Fuck The Sad

March 24, 2017 11:23 PM

Failed attempt to write a song about depression from a few years ago.

A story without an ending. Sometimes that happens, kids.
2nd or 3rd attempt at this song at the time.
Roughed-in, trivial, cringey half-assed chorus, bridge with harmonies but no words yet, guitar solo, then nothing.
I hated the title...Fuck the Sad? Like fuck sad people? No. Or like a Peaches "fuck the pain away" kind of thing? Not really. So I sang "fuck this sadness" instead but then depression isn't just "sadness" so the whole thing just stalled and I didn't want to go back to it. Festering on my hard drive ever since, so here it is so I never have to complete it.
I did like the bass though.

posted by chococat (10 comments total) 2 users marked this as a favorite

The bridge with harmonies but no words sounds ready to me.

I have often heard/read people who struggle with depression as complaining that the rest of us reduce depression to "being sad". As you said above, depression isn't just sadness, and people who suffer it have a hard time getting that point across. Perhaps (perhaps, perhaps), instead of trying to "defeat" depression, the song can focus on "explaining it". I think it would work very well because the song isn't particularly melancholic but rather forceful, so it (musically) makes the point that depression is more than the obvious lack of joy -or energy. And then it just stops as it does. Because, yeah, depression may make you not want to carry on explaining.

I think with a little tweaking of the words, the song can be finished. Musically it sounds very good, and its whole "uncompletedness" can very well be the point of the song.
posted by micayetoca at 3:06 AM on March 25 [4 favorites]


Yeah, it definitely sounds like it's missing some elements, but it doesn't sound incomplete per se. I can see why you kept it on yr hard drive (and why you want to set it/yrself free).
posted by comealongpole at 2:53 PM on March 25 [1 favorite]


I can relate to the wanting to finally get a song that's been pestering you for a zillion years but never gets done right, so you just throw it to the wind. It's a freeing feeling, and I hope it opens the gates to stuff you'll be satisfied with soon, and later on, too.

As a song in and of itself, it's very catchy, and it would have been interesting to see what became of the middle bridge part, because it was a nice shift in dynamic and mood. Unfortunately I pay little heed to lyrics, but that part would probably have been a good place to provide a response to the premise you'd already laid out. That said, you coulda changed the title of the song entirely and used the music for a completely different set of lyrics. But yeah, I get the idea, doot dah dah, it's a poppy catchy tune.

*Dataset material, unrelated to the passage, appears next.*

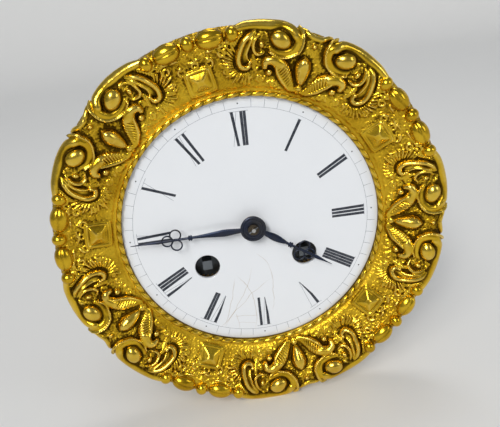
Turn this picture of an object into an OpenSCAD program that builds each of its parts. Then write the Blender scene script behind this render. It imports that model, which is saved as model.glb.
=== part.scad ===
// Round striking movement of a column clock, with its enamel dial and cast gilt bezel.
// The movement axis is level and the dial looks along -Y. The origin lies on that axis,
// in the plane where the bezel seats on the front of the case.

/* [Dial] */
// Radius of the enamel dial
dial_r = 50.8; // [50:0.2:52]
// Thickness of the enamel dial
dial_t = 1.6; // [1.2:0.1:2]
// Height of the dial's face above the case seat
dial_face = 4; // [3.6:0.1:5]
// Winding holes, sideways from the centre
hole_x = 19.3; // [19:0.1:20]
// Winding holes, below the centre
hole_y = 14.8; // [14.4:0.1:15.6]
// Radius of a winding hole
hole_r = 4.85; // [4:0.05:5.2]
// Width of a winding square across its flats
square_w = 3.7; // [3.2:0.1:4]

/* [Bezel] */
// Width of the ornament outside the mount ring
band_w = 16; // [15:0.5:20]
// Height of the bezel's rim above the dial's face
rim_rise = 6.4; // [5.4:0.1:8]
// Radius of the rope's section
rope_r = 0.95; // [0.8:0.05:1.2]
// Wall of the bezel casting
bezel_wall = 1.8; // [1.4:0.1:2.4]
// Times the ornament repeats round the bezel
repeats = 5; // [3:1:6]
// Radius of a rim bead
bead_r = 2.6; // [2:0.1:3]
// Side of a square jewel's frame
jewel_w = 10; // [8:0.5:11]
// Distance from the dial's edge to the bezel screws
screw_gap = 4.6; // [4:0.1:6]
// Width of the mount ring outside the bezel screws
screw_edge = 2.6; // [2.4:0.1:4]

/* [Hands] */
// Length of the minute hand
minute_hand_l = 46.5; // [42:0.5:48]
// Length of the hour hand
hour_hand_l = 35.5; // [32:0.5:37]
// Thickness of both hands
hand_t = 0.7; // [0.5:0.1:0.9]
// Clockwise angle of the minute hand from XII
minute_angle = 270; // [0:6:354]
// Clockwise angle of the hour hand from XII
hour_angle = 124.5; // [0:1.5:358.5]

/* [Frame] */
// Width of both plates outside the pallet arbor
plate_edge = 6.4; // [6:0.1:9]
// Thickness of both plates
plate_t = 2; // [1.6:0.1:2.4]
// Space between the plates
pillar_h = 36; // [35.5:0.5:40]
// Distance from the case seat back to the front plate
plate_drop = 5; // [5:0.1:6]
// Radius of a pillar
pillar_r = 2.8; // [2.2:0.1:3]
// Length of a case strap behind the mount ring
strap_l = 92; // [88:1:120]
// Core radius of the thread at a strap's end
strap_thread_r = 1.65; // [1.2:0.05:1.8]

/* [Wheelwork] */
// Radial running clearance of a pivot in its hole
run = 0.04; // [0.02:0.01:0.06]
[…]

Now go and write that masterpiece, with this in the rear-view mirror.
posted by not_on_display at 12:47 AM on March 27 [2 favorites]


I love it! Words are overrated anyhow. I hear a synth line over the outro, it would be a nice left turn.

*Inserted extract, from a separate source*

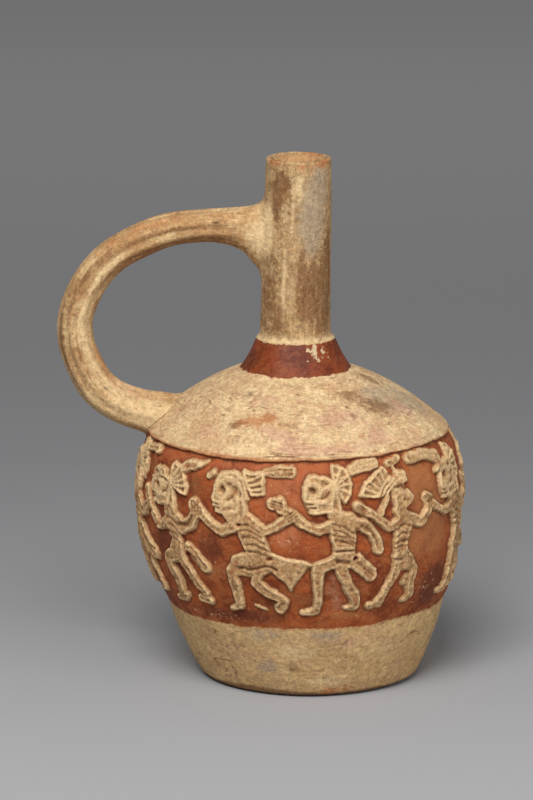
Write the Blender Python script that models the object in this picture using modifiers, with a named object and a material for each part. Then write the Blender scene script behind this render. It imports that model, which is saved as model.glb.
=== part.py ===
"""Handled jar of fired clay, with a moulded band of dancing skeletons round its belly.

Units are metres, +Z up. The origin is the middle of the flat foot. The picture side
faces -Y and the handle points to -X. The jar is one closed body of clay: a turned
pot, a rolled handle and the raised figures, hollowed by one cavity open at the rim.
"""

import math

import bmesh
import bpy
from mathutils import Vector

# Driving sizes of the pot in metres, stacked from the foot to the rim.
MM = 0.001
FOOT_RADIUS = 47.2 * MM
HEEL_ROUNDING = 2.6 * MM
BAND_FOOT = 33.0 * MM
BAND_FOOT_RADIUS = 59.2 * MM
BAND_HEIGHT = 72.3 * MM
BELLY_RISE = 42.0 * MM
BELLY_RADIUS = 68.4 * MM
SHOULDER_EDGE_RADIUS = 64.7 * MM
SHOULDER_LIP = 1.3 * MM
SHOULDER_RISE = 23.4 * MM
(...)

The whole thing has a Wilco feel to it which really, really works.
posted by grumpybear69 at 8:10 AM on March 27 [1 favorite]


Yeah, I love that bass (and the fuzz guitar!).
posted by uncleozzy at 5:08 AM on March 28 [1 favorite]


I agree with grumpybear69, i think this could be nearly finished if you wanted it to be, but the icing on the cake would be to add in either a synth, or violins/cellos, or a xylophone, doubling up the bass melody over the outro, and perhaps on that first middle 8 too.
posted by greenish at 8:14 AM on March 31 [1 favorite]


Hey, wow, thanks to you all for listening and for your considered, thoughtful comments.
At this point I think the song is relegated to the trash heap, it just frustrates me now. But you never know.
posted by chococat at 2:41 PM on March 31


That was no "failed attempt", that is a success! This is great!
posted by the quidnunc kid at 11:39 PM on April 9 [2 favorites]


Wow, if this tune is for the trash heap, it speaks wonders what isn't in your trash heap. Hard to believe the tune is only 1:46, given all the ground it covers.

I dig the tune and the mix. In addition to what others have noted, the ringing of the guitar on the bridge just grinned.

I've stood too long too close to loud amps and crash symbols to make out all the lyrics. But you may be just a turn of phrase away from breaking through. The "Eureka!" moment will come, maybe tomorrow, maybe years from now. Of course the simplicity of it will be equally as maddening as the creative block itself.

Keep it on the trash heap for now and move on, but don't throw the heap away. Save it for dumpster diving later.
posted by Flippervault at 3:51 PM on April 20 [1 favorite]


I agree I would not call this a failed attempt I've been listening to things here for the past few hours and yours is the second one that thought was really good. It's not fail this is not complete yet there are times I started writing something and so many years later I finished it and they're still things that I haven't finished after years and years of getting an idea
You definitely have Talent and it has its uniqueness doesn't sound like everything else out there some things that I started listening to that I couldn't get away from fast enough so I say go forward with braveness!